After studying medicine at Wayne State University in Michigan, Harold joined the army in 1942. He was attached to the 107th Evacuation Hospital. The unit trained in Belfast, Northern Ireland, and then tracked the US First Army after the June 1944 Normandy invasion. Harold was attached to the US Third Army under George S. Patton in December. He went to Buchenwald shortly after the SS guards fled the camp in April 1945.

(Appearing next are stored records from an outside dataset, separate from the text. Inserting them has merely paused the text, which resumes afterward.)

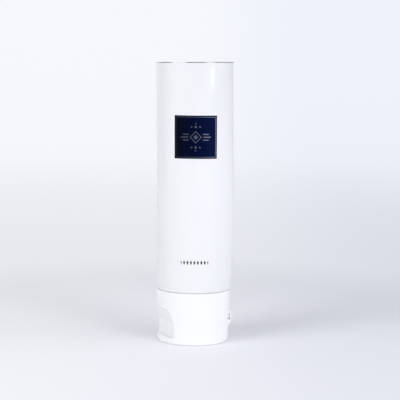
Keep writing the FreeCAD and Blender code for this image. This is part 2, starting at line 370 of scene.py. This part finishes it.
FRAME_INSET = 0.7 * MM
FRAME_LINE = 0.28 * MM
foil = (inside(FRAME_INSET) - inside(FRAME_INSET + FRAME_LINE) + ornament).math("MINIMUM", 1.0)

BEAD_ROW_MIDDLE = 45.1 * MM
BEAD_ROW_HALF_WIDTH = 7.6 * MM
BEAD_PITCH = 1.9 * MM
BEAD_HALF_WIDTH = 0.62 * MM
BEAD_SLANT = 0.5
bead = across.math("PINGPONG", BEAD_PITCH / 2) + abs(height - BEAD_ROW_MIDDLE) * BEAD_SLANT
beads = bead.below(BEAD_HALF_WIDTH, PRINT_EDGE) * abs(across).below(BEAD_ROW_HALF_WIDTH, PRINT_EDGE)
front_half = place.axis(1).below(0, PRINT_EDGE)
printed = (inside(0) + beads) * front_half

die_lines = place.noise(DIE_LINE_WIDTH, 2.0, DIE_LINE_STRETCH)
mottle = place.noise(MOTTLE_SIZE, 3.0)
# A band along the rim is duller, and its colour is painted shade in dark strokes and painted
# highlight in bright strokes between them.
dull_cut_and_painted_rim_light = 1 - (height - place.axis(0) * RIM_SLOPE).below(RIM - RIM_BAND_HEIGHT, RIM_BAND_EDGE)
painted_light_ripple = ((place.axis(0) + RIM_SHADE_STROKE_SHIFT) * (2 * math.pi / RIM_SHADE_STROKE_PERIOD)).math("COSINE")
painted_light_ripple = painted_light_ripple + place.axis(0) * RIM_SHADE_STROKE_DRIFT
painted_shade_stroke = 1 - painted_light_ripple.below(RIM_SHADE_STROKE_LEVEL, RIM_SHADE_STROKE_SOFTNESS)
plain = mottle.paint(SLEEVE_WHITE, SLEEVE_WARM)
feed(white,
     Base_Color=dull_cut_and_painted_rim_light.paint(plain, painted_shade_stroke.paint(RIM_PAINTED_HIGHLIGHT, RIM_PAINTED_SHADE)),
     Roughness=mottle * 0.10 + die_lines * 0.06 + SLEEVE_ROUGHNESS + dull_cut_and_painted_rim_light * 0.3,
     Normal=(die_lines + place.noise(PORE_SIZE) * PORE_SHARE).bump(SLEEVE_RELIEF))

# Both colours of the panel grow lighter from its left side to its right, as painted shade at the
# left and painted sheen at the right.
NAVY_PAINTED_SHADE = (0.0002, 0.0010, 0.0050, 1)
NAVY_PAINTED_SHEEN = (0.0003, 0.0045, 0.040, 1)
FOIL_PAINTED_SHADE = (0.035, 0.040, 0.060, 1)
FOIL_PAINTED_SHEEN = (0.16, 0.17, 0.24, 1)
FOIL_METAL = 0.85
BEAD_INK = (0.085, 0.085, 0.115, 1)
PRINT_ROUGHNESS = 0.34
PRINT_RELIEF = 0.01 * MM
ink = second_finish(sleeve_finish, white, printed, Specular_IOR_Level=0.03)
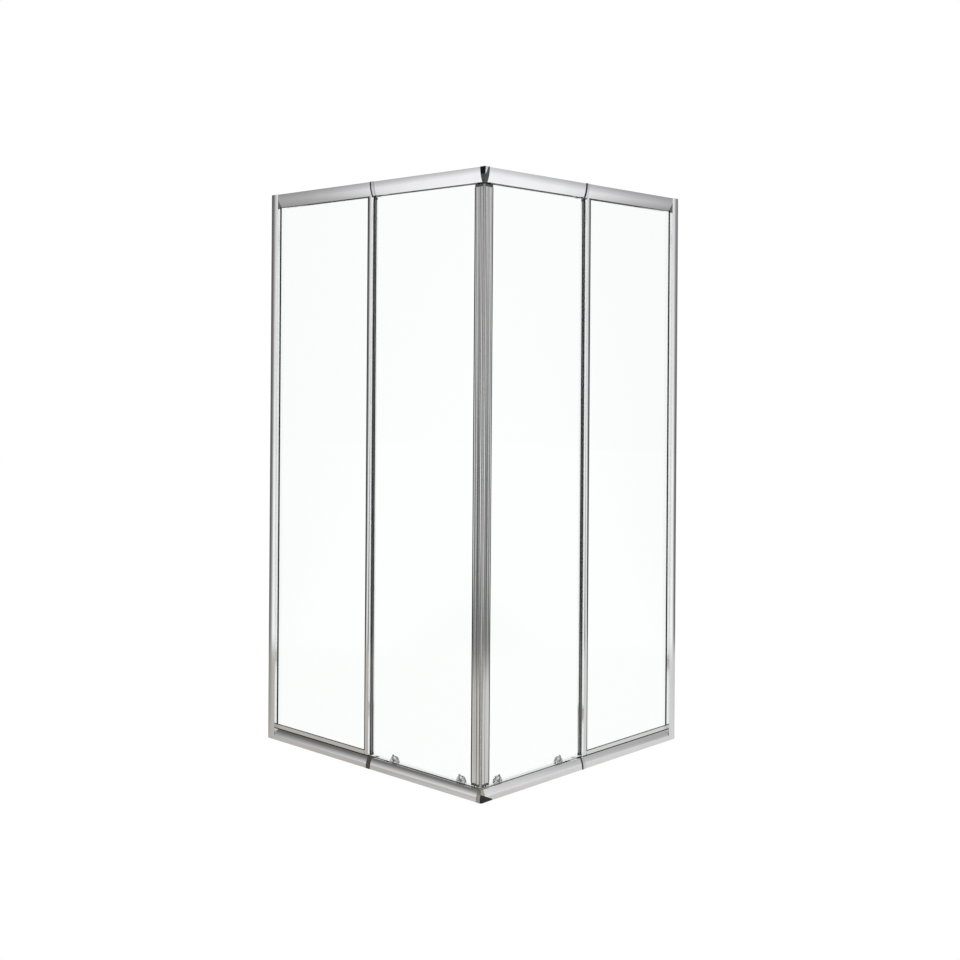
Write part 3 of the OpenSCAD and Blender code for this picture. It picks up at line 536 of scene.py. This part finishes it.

One of the most memorable parts of that particular time that I walked through these barracks and walked around barracks, I was walking to the back of the barracks just to see what was back there. And as I walked by a little window that probably was one foot square or thereabouts, I heard a voice and I turned around and I saw a living skeleton talk to me...was talking to me, and he said, "Thank God the Americans have come." And that was a funny feeling. Did you ever talk to a skeleton that talked back? And that's what you...what I was doing. And later on I saw mounds of these living...I mean, these skeletons that the Germans left behind them.
How can personal testimonies and oral histories provide insights into the challenges Allied forces faced when encountering and documenting the evidence of Nazi atrocities?
Why are survivor testimonies important in studying the Holocaust?
How do oral histories differ from other primary sources such as artifacts, documents, and photographs? What can we learn from different types of primary sources?